Ekeocha, while speaking at the two sites, said the General Officer Commanding (GOC) 6 division, Maj.-Gen. Jamil Sarham, and the Chief of Army Staff, Lt.-Gen. Tukur Buratai, had zero tolerance for illegal bunkering, pipeline vandalism, illegal refining and other criminal activities.

He said: “6 Division of Nigerian Army decided to bring you (reporters) here (sites of illegal refining) so that you can see things by yourselves and know if soldiers are invading any community or to stop oil bunkering and illegal refining. There are still tanks and fire at the sites, indicating that some people are still cooking and operating.

“Soldiers are not invading any community. Kalabari communities are part of Nigeria. The people in the army are Nigerians. We cannot just invade our people. For what?

“We will ensure that pipeline vandalism, crude oil theft and illegal refining are stopped. The exercise will be continuous. We have been speaking with leaders and people of various communities in the Niger Delta that their environment is being destroyed/damaged and degraded by the people who engage in the illegal activities, particularly pipeline vandalism, crude oil theft and illegal refining of stolen crude oil.

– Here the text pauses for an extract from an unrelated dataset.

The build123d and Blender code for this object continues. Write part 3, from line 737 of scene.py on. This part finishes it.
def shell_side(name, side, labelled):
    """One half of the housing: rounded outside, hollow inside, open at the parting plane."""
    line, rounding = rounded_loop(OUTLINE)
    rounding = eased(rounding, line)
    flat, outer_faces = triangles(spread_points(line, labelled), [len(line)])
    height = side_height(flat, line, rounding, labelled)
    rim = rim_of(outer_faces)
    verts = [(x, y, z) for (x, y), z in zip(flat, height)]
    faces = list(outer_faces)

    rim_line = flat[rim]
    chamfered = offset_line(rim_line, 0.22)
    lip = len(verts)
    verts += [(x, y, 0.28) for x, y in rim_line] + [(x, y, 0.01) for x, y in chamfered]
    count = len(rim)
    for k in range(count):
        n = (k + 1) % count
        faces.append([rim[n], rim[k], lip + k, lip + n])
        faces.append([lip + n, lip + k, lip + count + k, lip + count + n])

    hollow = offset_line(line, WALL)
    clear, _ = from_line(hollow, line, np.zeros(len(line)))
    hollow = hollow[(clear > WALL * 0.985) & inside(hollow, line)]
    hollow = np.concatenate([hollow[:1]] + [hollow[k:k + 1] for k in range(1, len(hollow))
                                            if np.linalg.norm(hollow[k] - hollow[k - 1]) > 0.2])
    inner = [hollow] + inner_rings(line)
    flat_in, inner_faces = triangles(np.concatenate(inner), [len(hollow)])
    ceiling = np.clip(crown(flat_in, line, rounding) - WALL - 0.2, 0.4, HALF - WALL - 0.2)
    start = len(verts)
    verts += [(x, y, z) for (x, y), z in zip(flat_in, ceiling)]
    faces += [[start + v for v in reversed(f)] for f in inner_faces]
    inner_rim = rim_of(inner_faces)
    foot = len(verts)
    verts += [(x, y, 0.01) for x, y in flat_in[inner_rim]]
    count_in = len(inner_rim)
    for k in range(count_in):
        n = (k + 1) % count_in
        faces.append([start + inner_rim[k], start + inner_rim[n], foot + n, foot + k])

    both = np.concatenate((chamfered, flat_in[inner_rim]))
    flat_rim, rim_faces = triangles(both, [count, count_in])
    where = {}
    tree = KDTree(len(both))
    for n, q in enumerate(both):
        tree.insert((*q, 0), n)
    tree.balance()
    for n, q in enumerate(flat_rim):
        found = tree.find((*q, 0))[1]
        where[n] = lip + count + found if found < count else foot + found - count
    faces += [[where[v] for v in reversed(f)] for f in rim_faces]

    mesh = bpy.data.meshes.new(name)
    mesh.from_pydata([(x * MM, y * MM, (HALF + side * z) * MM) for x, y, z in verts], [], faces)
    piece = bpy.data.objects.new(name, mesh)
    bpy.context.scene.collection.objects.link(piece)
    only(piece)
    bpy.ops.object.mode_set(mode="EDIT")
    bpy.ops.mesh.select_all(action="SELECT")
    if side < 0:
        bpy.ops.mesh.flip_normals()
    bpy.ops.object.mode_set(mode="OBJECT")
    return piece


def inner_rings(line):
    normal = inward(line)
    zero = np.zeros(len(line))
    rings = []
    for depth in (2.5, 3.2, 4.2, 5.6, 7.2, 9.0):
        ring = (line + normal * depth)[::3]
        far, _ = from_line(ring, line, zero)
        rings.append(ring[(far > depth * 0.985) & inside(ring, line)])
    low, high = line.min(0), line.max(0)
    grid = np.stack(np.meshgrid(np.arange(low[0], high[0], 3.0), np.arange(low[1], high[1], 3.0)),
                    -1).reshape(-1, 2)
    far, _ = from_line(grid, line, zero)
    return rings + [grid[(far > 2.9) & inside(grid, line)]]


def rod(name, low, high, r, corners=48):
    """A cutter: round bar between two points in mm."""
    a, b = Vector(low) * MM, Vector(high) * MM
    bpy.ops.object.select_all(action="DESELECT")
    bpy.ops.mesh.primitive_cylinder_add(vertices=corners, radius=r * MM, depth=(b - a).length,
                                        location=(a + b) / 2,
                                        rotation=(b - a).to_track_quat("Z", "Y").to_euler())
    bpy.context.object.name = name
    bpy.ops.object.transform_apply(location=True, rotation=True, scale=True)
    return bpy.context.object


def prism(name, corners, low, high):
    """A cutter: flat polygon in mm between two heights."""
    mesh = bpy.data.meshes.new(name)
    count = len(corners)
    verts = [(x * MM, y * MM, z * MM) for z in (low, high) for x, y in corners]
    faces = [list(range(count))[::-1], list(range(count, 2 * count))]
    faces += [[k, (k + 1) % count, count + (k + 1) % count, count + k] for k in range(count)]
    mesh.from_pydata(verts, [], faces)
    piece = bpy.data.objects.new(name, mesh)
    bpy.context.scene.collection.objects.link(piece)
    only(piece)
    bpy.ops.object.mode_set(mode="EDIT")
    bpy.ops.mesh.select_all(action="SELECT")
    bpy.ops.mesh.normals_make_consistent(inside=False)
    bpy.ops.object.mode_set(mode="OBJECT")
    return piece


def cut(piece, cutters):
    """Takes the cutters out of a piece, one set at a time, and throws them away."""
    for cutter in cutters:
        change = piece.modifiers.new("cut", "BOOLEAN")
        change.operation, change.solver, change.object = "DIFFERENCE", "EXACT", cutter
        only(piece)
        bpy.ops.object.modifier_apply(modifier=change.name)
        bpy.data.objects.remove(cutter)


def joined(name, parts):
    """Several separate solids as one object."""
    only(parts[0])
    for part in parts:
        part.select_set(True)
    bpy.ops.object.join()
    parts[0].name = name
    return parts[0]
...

“If we pursue the pipeline vandals and illegal refiners today, tomorrow they will be back. The permanent solution is for people of the communities to support the Nigerian Army and provide the needed intelligence or useful information, because the people operating the illegal sites are not spirits, they are human beings.

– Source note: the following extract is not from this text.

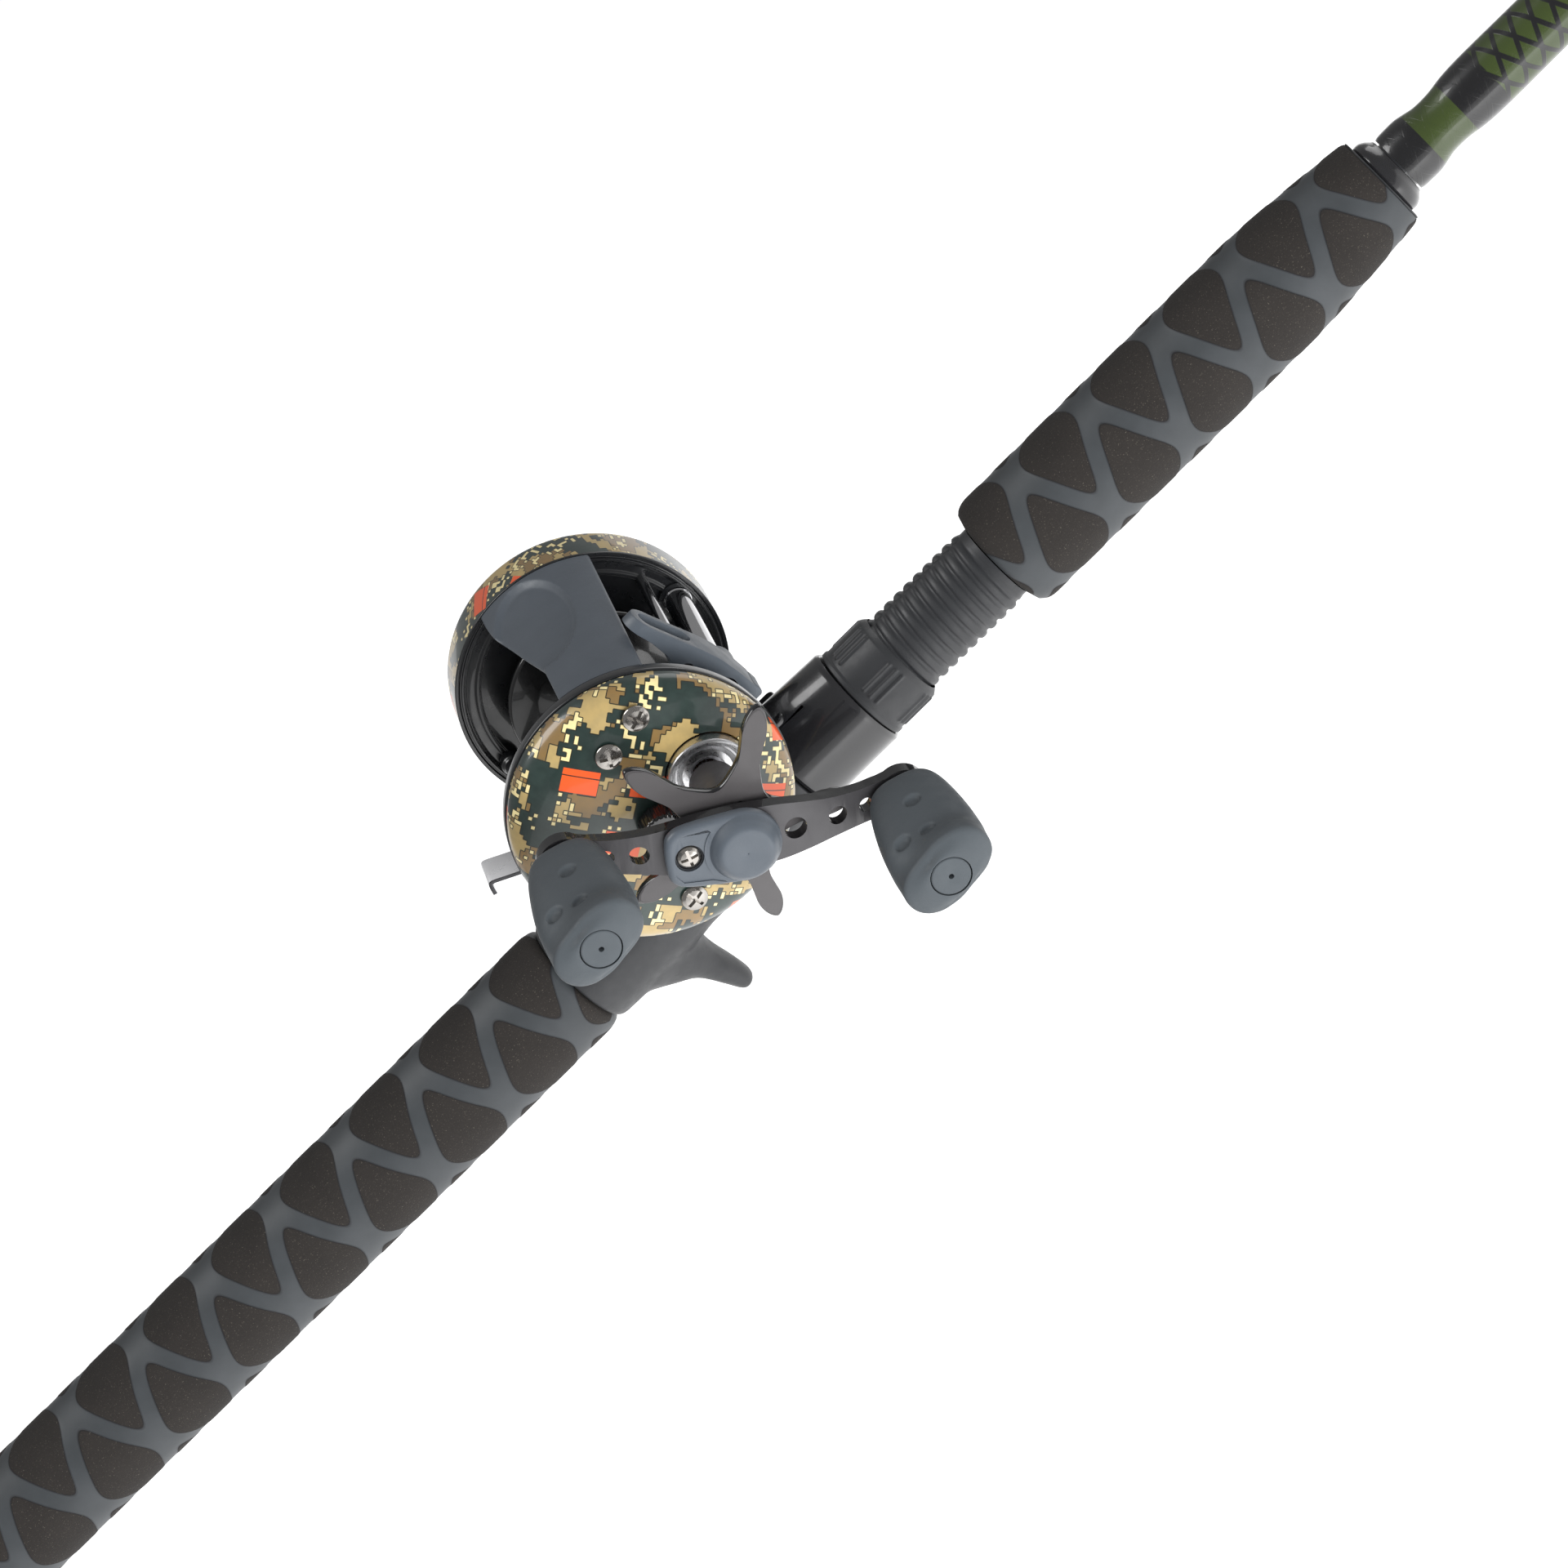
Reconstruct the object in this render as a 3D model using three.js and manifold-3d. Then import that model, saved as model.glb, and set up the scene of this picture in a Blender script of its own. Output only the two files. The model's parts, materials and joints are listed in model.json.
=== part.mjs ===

“People and leaders of Niger Delta’s communities should work with the Nigerian Army and support the government. The crude oil being stolen and the oil facilities being destroyed will negatively impact on the economy of Nigeria, while investors will be discouraged.”

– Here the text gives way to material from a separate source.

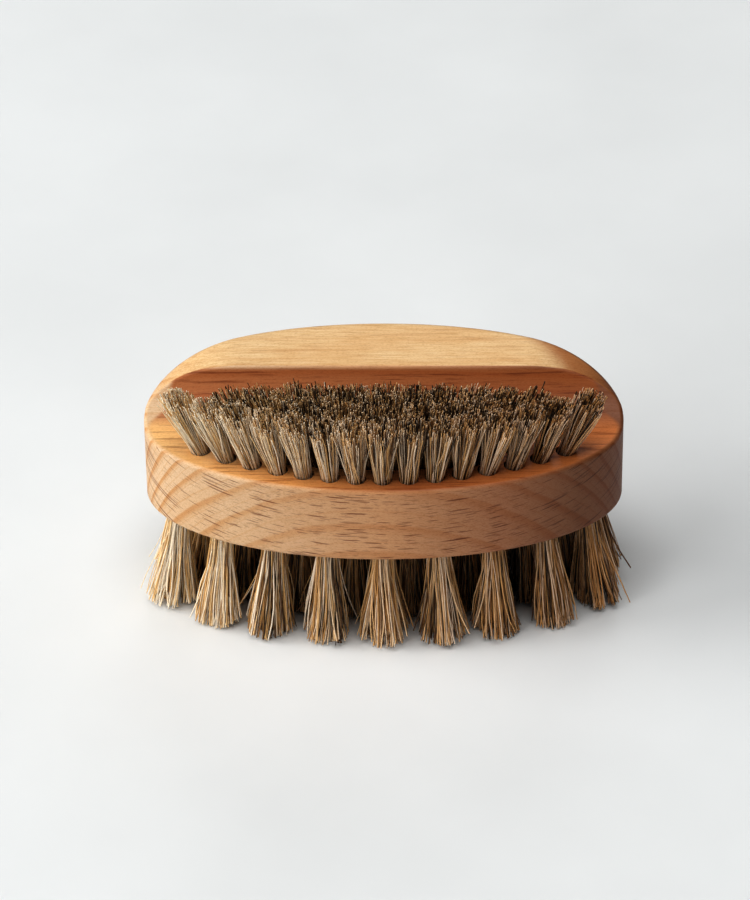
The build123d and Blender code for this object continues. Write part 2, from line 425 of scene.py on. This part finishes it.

Nigerian Army Division 6 spokesman also said the responsibility of the military would be to arrest illegal bunkerers and refiners, who would be handed over to other agencies of government for further investigation and diligent prosecution, to serve as deterrents to others, while declaring that whatever happened to the suspects after being arrested and handed over would no longer be the responsibility of the military.